Au terme d’une carrière de quinze ans, la dernière 3000 sort de la chaîne d’Abingdon en janvier 1968. Certes la voiture accuse son âge. Surtout, les Etats-Unis, qui ont fait son succès (80% de la production a été exportée vers le Nouveau Monde), causent aussi sa fin, l’Austin Healey ne pouvant satisfaire les normes antipollution entrant en vigueur en 1968.
Entre temps, la « Big Healey » s’est vu adjoindre une petite sœur, la Sprite, motorisée par un 950 cm3. Lancée avec une carrosserie esthétiquement discutable mais fort originale, la voiture rentrera dans le rang de la normalisation BMC, à côté de son clone la MG Midget— d’où le sobriquet de Spridget…
Austin-Healey Sprite D.R
Austin-Healey Sprite MK II D.R
Des projets voient le jour pour assurer une succession à la 3000. On essaie de faire du neuf avec du vieux. Trois prototypes équipés d’une carrosserie élargie sont réalisés en 1967. Ils reçoivent un six cylindres Rolls-Royce de quatre litres et 170 ch. Mais les coûts de fabrication sont jugés excessifs par Lord Stokes, le nouveau président de la BMLC (ex BMC), aux yeux duquel Donald Healey est tombé en disgrâce. L’abandon du projet scelle la fin définitive de la « Big Healey ».

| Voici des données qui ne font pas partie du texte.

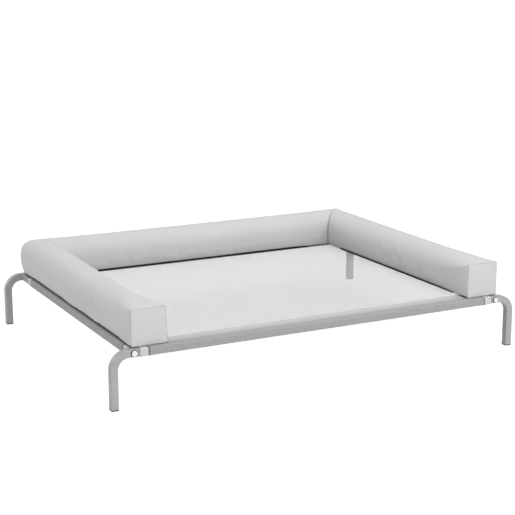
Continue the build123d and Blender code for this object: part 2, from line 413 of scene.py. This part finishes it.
def bolster_mesh(shape):
    """One closed U-shaped skin with its two end panels, and each point's distance to a seam."""
    rings, along, sewn, dark = bolster_rings(shape)
    count = len(rings[0])
    middle_ring = rings[len(rings) // 2]
    closed_ring = np.concatenate([middle_ring, middle_ring[:1]])
    around = np.concatenate([[0], np.cumsum(np.linalg.norm(np.diff(closed_ring, axis=0), axis=1))])
    rings[0][:, 1] += seam_depth
    rings[-1][:, 1] += seam_depth
    points = np.concatenate(rings)
    near = np.repeat(sewn, count)
    index = np.arange(len(points)).reshape(len(rings), count)
    index = np.concatenate([index, index[:, :1]], 1)
    u = np.repeat(np.array(along)[:, None], count + 1, 1)
    v = np.repeat(around[None, :], len(rings), 0)
    faces, uvs = grid_faces(index, u, v)
    column = np.tile(np.arange(count), len(rings) - 1)
    # painted shade: faces near the bottom get the dark base cloth, for the contact shadow under the
    # bolster
    base = (column < outer_shade_columns) | (column >= count - np.repeat(dark[:-1], count))
    for ring, first, flip in ((rings[0], 0, True), (rings[-1], (len(rings) - 1) * count, False)):
        inner, steps, middle = panel_rings(shape, ring)
        start = len(points)
        points = np.concatenate([points, *inner, middle[None]])
        near = np.concatenate([near, np.repeat(steps, count), [shape.half]])
        loops = [np.arange(first, first + count)]
        loops += [start + count * i + np.arange(count) for i in range(len(inner))]
        index = np.array([np.append(loop, loop[0]) for loop in loops])
        more, more_uvs = grid_faces(index, points[index][:, :, 0], points[index][:, :, 2], flip)
        faces += more
        uvs += more_uvs
        last = len(points) - 1
        for a, b in zip(index[-1][:-1], index[-1][1:]):
            fan = [int(a), int(b), last] if not flip else [int(b), int(a), last]
            faces.append(fan)
            uvs += [(points[i][0], points[i][2]) for i in fan]
    for side in SIDES.values():
        round_outer_corner(points, shape, side)
    piece = new_object("bolster_cushion", points, faces, uvs)
    parts = np.zeros(len(faces), np.int32)
    parts[: len(base)] = base
    piece.data.polygons.foreach_set("material_index", parts)
    return piece, near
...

Installée dans une position intermédiaire entre les Triumph TR3, MGA et Sunbeam Alpine d’une part, et les Jaguar XK en haut de gamme, l’Austin Healey a été diffusée à 73 000 exemplaires (toutes variantes confondues). Un volume remarquable compte tenu de l’époque et du niveau de prix. Outre qu’elle a servi de (superbe) locomotive à la poussiéreuse gamme Austin, elle a été une icône de la grande époque des roadsters anglais. Sa silhouette intemporelle restera attachée aux folles soirées tropéziennes et de la Rive Gauche, chères à Françoise Sagan, comme aux vedettes yéyé des sixties, à l’image de Richard Anthony qui posséda une 3000. Son succès a tenu aussi à l’engouement qu’elle suscita auprès des militaires américains installés sur les bases européennes de l’US Air Force.